ALBUM REVIEW: Chris Connelly - Eulogy to Christa

8/10

Eulogy to Christa by Chris Connelly

After last year’s album The Birthday Poems, inspired by Stella Cartwright, the muse of the Scottish poets, Chris Connelly returns with a new story-telling album. Eulogy to Christa is a musical story about another personal inspiration to Chris; it’s about one of the most beautiful, mysterious and tragic contemporary female artists, Nico.

Connelly fell in love with her music and persona very early; he was only 15 years old when he saw Nico performing in Edinburgh. It was an encounter that made a long-lasting impression on him, which he now remembers with great fondness. Decades later, he decided to put his feelings into a marvellous piece of art in the form of a double album as a tribute to Christa Päffgen, which many of us know by her stage name Nico.

Initially, he had planned to record an album of her songs after covering her “You Forget to Answer”, which was released on Graveyard Sex, the album dedicated to his long-time friend and collaborator Bill Rieflin, as they both shared the same love and admiration for her work.

After completing an album worth of her songs and reading the brilliant book, You are Beautiful, and You Are Alone by author Jennifer Otter Bickerdicke, he decided to integrate his songwriting and tell the story of the enigmatic star by leaving subtle clues hidden in the musical expression and the lyrics. Even if you don’t know much about Nico, this album will unravel some of the mystery that surrounds her, however not entirely; Chris keeps the story obscure, just as her life was.

One can take this masterfully crafted piece of art in many different ways. You can think of it as a mere collection of Nico covers and Connelly’s impressions, or you can embrace it as a whole; the story about her life, career and untimely death and the story about the person, the artist, the muse and the creative force that she was. Chris captures her so beautifully and deeply that she magically comes to life again.

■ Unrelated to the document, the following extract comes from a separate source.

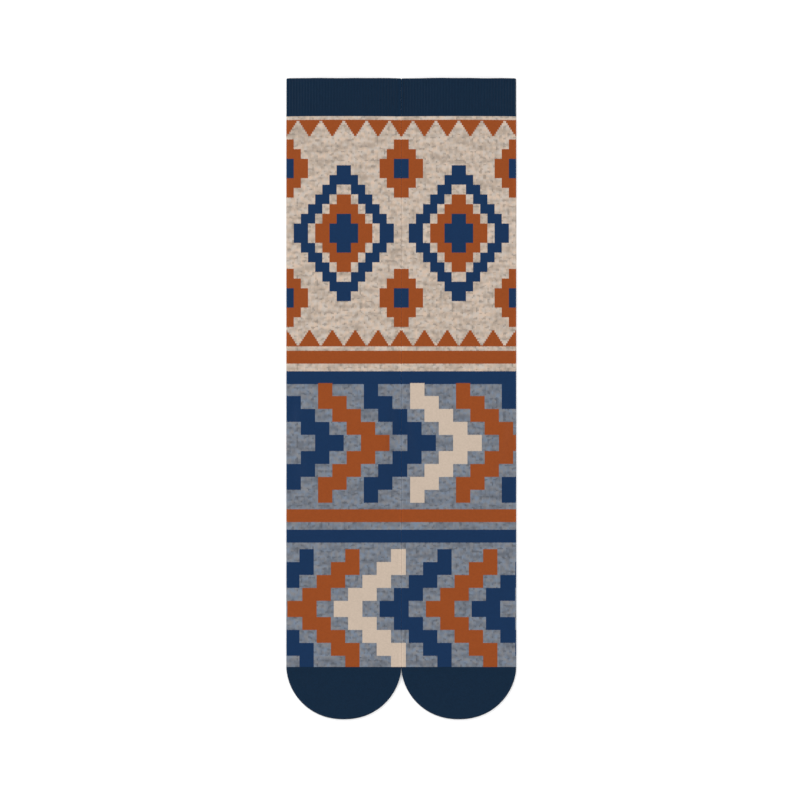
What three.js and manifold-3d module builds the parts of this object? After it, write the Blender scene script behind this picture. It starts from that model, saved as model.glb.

He opens with “Ripcord, Ripcord”, a powerful introduction to Nico’s life story, which started in WWII Germany. “Via Margutta” is reminiscent of the sound of The Velvet Underground era but with a distinguishable Connelly signature; it’s a down-tempo, sombre track that starts to follow Nico on her life journey away from her home in Berlin. In his songs, Chris places Nico in different cities around Europe and New York as he describes details from her music career. He also brings to light some more personal events, including the fatal bike accident in Ibiza.

Connelly takes up the roles of Nico, Lou Reed, John Cale and even Andy Warhol in songs like “Andy, Incidentally” or “A Slow Jones in New York”, which reveal her complicated relationship with The Velvet Underground and especially Reed. “Fa Massa Calor” places Nico in Ibiza; this dissonant number talks about the accident that resulted in her untimely death.

The album features covers of her songs, including “Hanging Gardens of Semiramis”, which was one of Rieflin’s favourite Nico songs; I believe this majestic and dramatic cover version is dedicated to both Nico and Bill.

Connelly dived into the project wholeheartedly; he reached for Nico within his heart and offered us a glimpse into her life and work. He portrayed her as a dark and obscure persona and a magnificent creative force, though the veil of mystery remains. Even though Chris writes about the subject and takes up many roles throughout the album, we can still hear his unique and distinctive musical expression, whether in his utterly expressive vocal performance or the musical approach to both covers and his own compositions.

In Eulogy to Christa, Connelly addressed the subject methodically and with great empathy and admiration for Nico, which will undoubtedly inspire many of us to find out more about this dark and complicated yet undeniably powerful and inspiring artist.